2024年7月16日(火)

キーワードから学ぶアメリカ

2024年7月16日

近年になって高まる副大統領の役割

 米国の副大統領に関して、憲法制定者は必ずしも大きな関心を持っていなかった。アレグザンダー・ハミルトンは『フェデラリスト』の第68篇で副大統領についても言及しているが、その職の基本的な役割について説明していない。初代の副大統領となったジョン・アダムズは、その職を「人類が発明した最も重要性に乏しい公職」だと評したことは知られているかもしれない。

 憲法制定者の間で副大統領に関する関心が低かったことは、副大統領に欠員が生じた場合の補充方法についての規定が置かれていなかったことにも表れている。その方法が定められたのは、ようやく1967年の合衆国憲法修正第25条においてであった。

 副大統領が果たすことを期待されている公式の役割は、以下の二つである。

 一つは、連邦議会上院の議長を務めて、その評決が可否同数となった時に決裁票を投じることである。権力分立が厳格に定められ、行政部門と立法部門の兼職が禁じられている米国において、副大統領はその唯一の例外である。ただ、副大統領が立法部門に大きな影響を与えるのは好ましくないとの判断から、通常上院の審議は議長代行に委ねられ、副大統領が役割を果たすのは決裁票を投じる際に原則として限られる。

 決裁票は1789年から2023年の中頃までに298回しか投じられておらず、その頻度は低いと言えるが、米国の政治・社会の分断が進み、二大政党の勢力が均衡しつつある近年ではその重要性は増している。

 ジョージ・W・ブッシュ政権期のディック・チェイニーは8回決裁票を投じたが、バラク・オバマ政権期のバイデンは一度も機会がなかった。トランプ政権のマイク・ペンスは13回であり、その数は1860年代以降で最多となった。バイデン政権期のハリスはペンスの記録を抜いて、最初の二年半で30回の決選票を投じる機会があった。
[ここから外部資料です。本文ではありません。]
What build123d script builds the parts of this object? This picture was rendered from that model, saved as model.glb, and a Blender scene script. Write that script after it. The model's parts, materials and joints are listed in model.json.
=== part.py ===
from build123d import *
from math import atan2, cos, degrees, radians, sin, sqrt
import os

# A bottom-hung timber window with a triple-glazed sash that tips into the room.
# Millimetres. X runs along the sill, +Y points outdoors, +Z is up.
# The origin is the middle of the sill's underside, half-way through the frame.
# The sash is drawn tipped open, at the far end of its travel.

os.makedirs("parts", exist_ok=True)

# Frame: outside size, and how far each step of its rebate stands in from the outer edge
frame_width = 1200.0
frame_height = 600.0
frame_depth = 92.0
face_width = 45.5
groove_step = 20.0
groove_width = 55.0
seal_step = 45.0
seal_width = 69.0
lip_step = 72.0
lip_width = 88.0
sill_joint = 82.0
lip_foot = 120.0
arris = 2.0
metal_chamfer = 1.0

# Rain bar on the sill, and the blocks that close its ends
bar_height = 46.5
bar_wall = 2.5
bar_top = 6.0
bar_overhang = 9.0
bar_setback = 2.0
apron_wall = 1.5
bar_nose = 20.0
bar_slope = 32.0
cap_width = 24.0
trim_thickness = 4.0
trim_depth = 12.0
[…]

 歴代で最高の回数を投じたのは、ジョン・C・カルフーン副大統領が1825年から1832年の8年間で投じた31回だったことを考えると、ハリスが投じた決定票がいかに多いかが理解できるだろう。もっとも、決裁票を投じた法案は必ずしも重要法案に限られないことは、念のために補足しておく必要があるだろう。

大統領職を引き継いできた副大統領

 もう一つの重要な役割は、大統領が死亡などの理由で職務不能になったり、弾劾されたりした場合に、大統領職を継ぐことである。最初の例は、1841年の大統領就任式で風邪をひいて死亡したウィリアム・ヘンリー・ハリソンを継いだジョン・タイラーであったが、これまでの歴史上、大統領職を継いだのは合計9人である。そのうち4人が大統領の病死、4人が暗殺、1人が辞任の後を継いだものである。
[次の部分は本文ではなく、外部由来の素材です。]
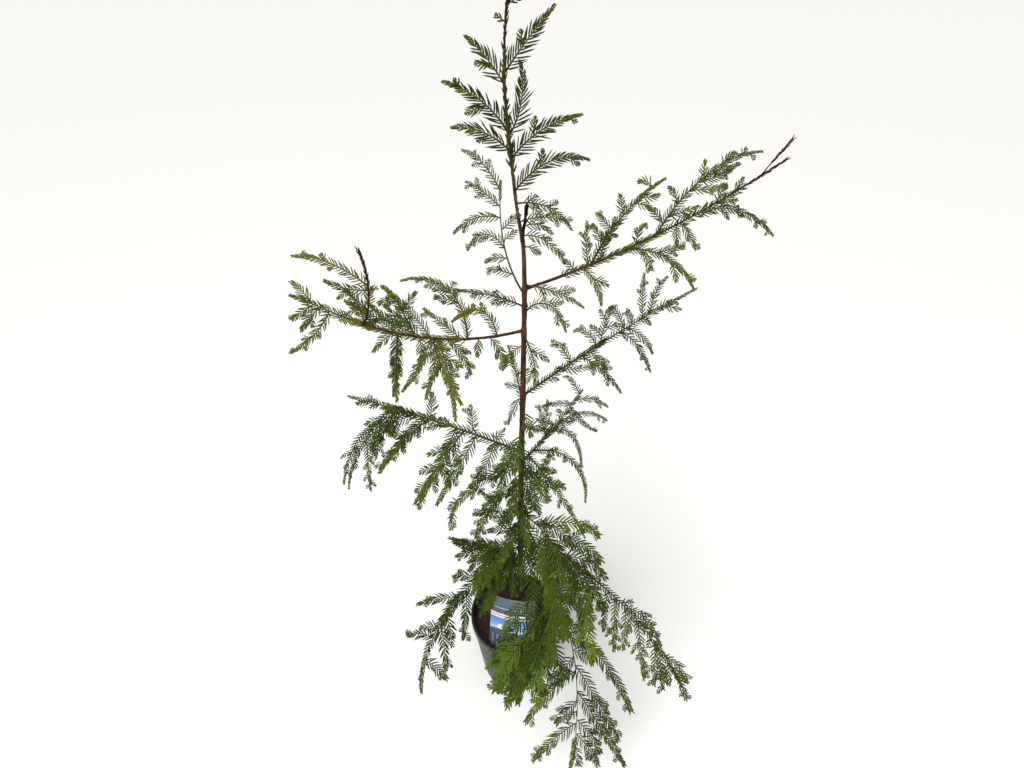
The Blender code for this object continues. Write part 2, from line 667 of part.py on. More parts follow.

 先ほど記したとおり、副大統領が大統領に昇格するなどして欠員が生じた場合に、それを補填するための規定が定められたのは1967年の合衆国憲法修正第25条においてであるが、そこでは、大統領が後任を指名し、連邦議会の上下両院で多数の承認を経て就任することと定められた。なお、これまでの歴史上、大統領選挙を経ることなく大統領となったのは一人だけある。